* [YOUR OBJECTIVE]:
Pull every line containing "Blender" out of the material below.
** START OF THE INPUT **
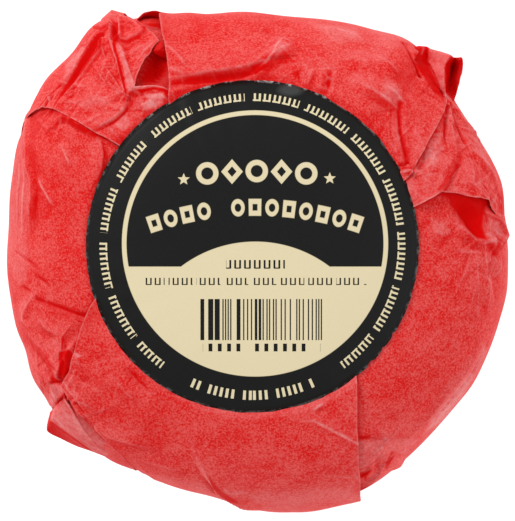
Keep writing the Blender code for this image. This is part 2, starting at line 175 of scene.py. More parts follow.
def on_ball(flat):
    """Places and outward directions on the plain ball for points of the flat map."""
    angle = np.degrees(np.arctan2(flat[:, 1], flat[:, 0])) % 360
    length = np.hypot(flat[:, 0], flat[:, 1])
    share = np.interp(length, LENGTHS, SHARES)
    height = np.interp(length, LENGTHS, HEIGHTS)
    radius = outline_radius(angle)
    turn = np.radians(angle)
    places = np.stack([share * radius * np.cos(turn), share * radius * np.sin(turn), height], axis=-1)
    rise = (height - MIDDLE_HEIGHT) / MIDDLE_HEIGHT
    outward = SIDE_POWER * share ** (SIDE_POWER - 1) / radius
    upward = CROWN_POWER * np.abs(rise) ** (CROWN_POWER - 1) * np.sign(rise) / MIDDLE_HEIGHT
    normals = np.stack([outward * np.cos(turn), outward * np.sin(turn), upward], axis=-1)
    return places, normals / np.maximum(np.linalg.norm(normals, axis=-1, keepdims=True), NO_LENGTH)


def flat_place(angle, length):
    """The flat-map point at an angle in degrees and a length from the crown."""
    turn = math.radians(angle)
    return length * math.cos(turn), length * math.sin(turn)


def seen(across, down):
    """The flat-map point whose paper, a little above the ball, shows at a pixel of the photograph."""
    right = across - PHOTO_WIDE / 2
    up = PHOTO_HIGH / 2 - down
    angle = math.degrees(math.atan2(up, right)) % 360
    lengths = LENGTHS[:WIDEST]
    places, normals = on_ball(np.stack(flat_place(angle, lengths), axis=-1))
    lifted = places + PAPER_LIFT * normals
    spread = np.hypot(lifted[:, 0], lifted[:, 1]) * FOCAL_PIXELS / (CAMERA_HEIGHT - lifted[:, 2])
    return flat_place(angle, float(np.interp(math.hypot(right, up), spread, lengths)))


def side(angle, height):
    """The flat-map point at an angle and at a height on the lower half."""
    return flat_place(angle, float(np.interp(-height, -HEIGHTS[WIDEST - 1:], LENGTHS[WIDEST - 1:])))


def path(*pixels):
    """Flat-map points of a line of pixels."""
    return [seen(*pixel) for pixel in pixels]


def fold(height, left, right, start, end, *pixels, worn=0.0, ends=()):
    """A crease through pixels of the photograph, with any further flat-map points after them."""
    return Fold(height, left, right, start, end, worn, path(*pixels) + list(ends))


# Creases of each side of the sheet: height, slope widths to the left and right of the path, shares
# of the height at its start and end, the pixels that it runs through, and how pale its crest is worn
LEFT_FOLDS = (
    fold(0.9, 4, 1.0, 0.3, 0.2, (96, 179), (101, 169), (102.8, 157.8), (102, 149.6), (97.8, 138), worn=0.3),
    fold(0.8, 1.0, 3, 0.3, 0.5, (92.9, 133), (79.6, 126.3), (70.5, 119.7), (61.4, 117.2), (53, 124.7)),
    fold(0.5, 1.5, 2, 0, 0, (38, 180), (49, 200.7), (53, 207.4), worn=0.7),
    fold(0.5, 1.5, 2, 0, 0, (58, 142), (63.8, 150.4), (69.7, 167), worn=0.7),
    fold(0.4, 1.5, 1.5, 0, 0, (35.7, 176), (43, 190), worn=0.6),
    fold(0.8, 2, 2.6, 0.5, 0.4, (30, 106), (26.6, 122.3), (24.7, 146), (25, 167), worn=0.4),
    fold(0.8, 2, 2.6, 0.6, 0.1, (25, 167), (29.5, 181), (30, 195), (28, 212), (27, 232), worn=0.4),
    fold(0.2, 0.6, 0.6, 0, 0, (22, 134), (17.5, 175), (14.5, 230), worn=0.9),
    fold(0.2, 0.6, 0.6, 0, 0, (24, 160), (21, 190), (19, 240), worn=0.8),
    fold(-0.2, 0.6, 0.6, 0, 0, (19, 165), (16, 200), (15, 244)),
    fold(-0.2, 0.6, 0.6, 0, 0, (25.5, 184), (23.5, 205), (22, 236)),
    fold(-0.35, 0.5, 0.7, 0.2, 0.2, (14.5, 250.5), (27.4, 261.5), (37.3, 269.2)),
    fold(-0.3, 0.5, 0.7, 0.2, 0.2, (34.5, 275), (49.3, 286)),
    fold(-0.3, 0.5, 0.7, 0.2, 0.2, (20.3, 286), (30.3, 293.3)),
    fold(-0.45, 0.9, 0.9, 1, 1, (36, 300.5), (60, 309), (87, 318.5)),
    fold(0.5, 3, 2, 0.5, 0.5, (31.3, 295.4), (21.4, 315), (21.4, 320.4), (25.9, 325.7), worn=0.9),
    fold(1.0, 3, 2, 0.4, 1, (26.8, 333), (42, 353), (57, 373), worn=0.4),
    fold(0.45, 1.6, 2.6, 0.3, 1, (70.5, 325.7), (60.7, 339), (60.7, 351.6), worn=0.3),
    fold(0.9, 2, 0.7, 0.6, 1, (69.6, 348), (64, 356), (59.8, 365), (58, 378), worn=0.4),
    fold(0.8, 1.5, 2, 0.2, 0.8, (29.5, 360.5), (48.2, 383.8), (53.6, 397), worn=0.5),
    fold(-0.7, 0.8, 1.4, 0.2, 1, (64, 340), (64, 352), (62, 368), (60, 380)),
    fold(0.6, 1.6, 1.6, 0.2, 0.2, (36, 318), (48, 330), (61, 336), worn=0.3),
    fold(-0.7, 0.8, 0.8, 0.3, 0.8, (30, 364), (42, 380), (48.5, 387)),
    fold(-0.8, 0.8, 0.8, 0.6, 1, (54, 407), (60, 402), (65, 397)),
    fold(-0.7, 0.7, 0.7, 0.5, 1, (50, 384.5), (57, 385), (63, 389), (66, 394)),
)
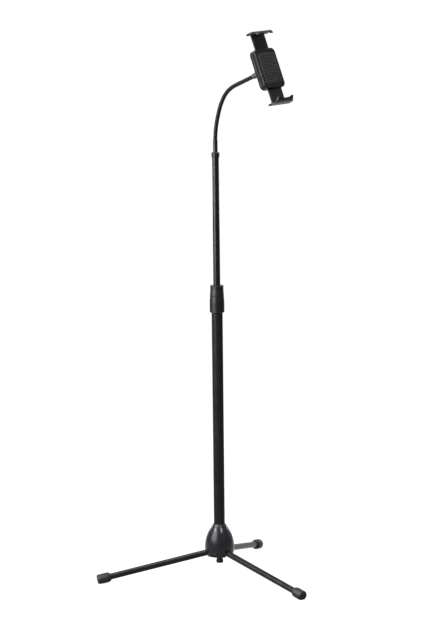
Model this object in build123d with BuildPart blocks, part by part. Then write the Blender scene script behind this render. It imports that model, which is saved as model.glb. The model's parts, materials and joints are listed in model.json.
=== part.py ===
from build123d import *
import math
import os

# Tablet floor stand: tripod base, telescopic mast, gooseneck and a two-jaw holder.
# Millimetres, +Z up, the floor at Z = 0, the reader stands on the -Y side.
# The origin is the middle of the footprint; the mast stands behind it, at Y = mast_y.

os.makedirs("parts", exist_ok=True)

# Clearances
running_fit = 0.08      # pin or shaft in its bore
loose_gap = 0.35        # moving parts that only pass each other
seat_gap = 0.05         # parts of one body that are pressed together
part_line = 0.4         # visible line between two covers
socket_share = 0.6      # hexagon of a grub screw, as a share of its radius
edge_break = 0.6        # bevel on turned metal edges
edge_round = 0.8        # round on moulded edges

# Legs and feet
leg_radius = 7.1
leg_wall = 1.2
leg_reach = 271.0       # mast axis to the middle of a foot
foot_wall_thickness = 4.1   # rubber round the tube
foot_lip_thickness = 0.8
foot_length = 32.0
foot_shoulder = 4.0
foot_end_wall = 4.5     # rubber beyond the end of the tube
foot_round = 2.4
front_azimuth = -90.0
leg_azimuths = {"front": front_azimuth, "right": front_azimuth + 120, "left": front_azimuth + 240}

# Hub
apex_height = 64.5      # the three leg axes meet here, on the mast axis
hub_below_apex = 13.5
hub_height = 68.5
hub_belly_rise = 19.0   # from the bottom of the hub to its widest place
hub_radius = 34.0
hub_rim_share = 0.9     # radius of the lower rim, as a share of the widest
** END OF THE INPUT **
* [EXERCISE RESPONSE]:
Keep writing the Blender code for this image. This is part 2, starting at line 175 of scene.py. More parts follow.
Model this object in build123d with BuildPart blocks, part by part. Then write the Blender scene script behind this render. It imports that model, which is saved as model.glb. The model's parts, materials and joints are listed in model.json.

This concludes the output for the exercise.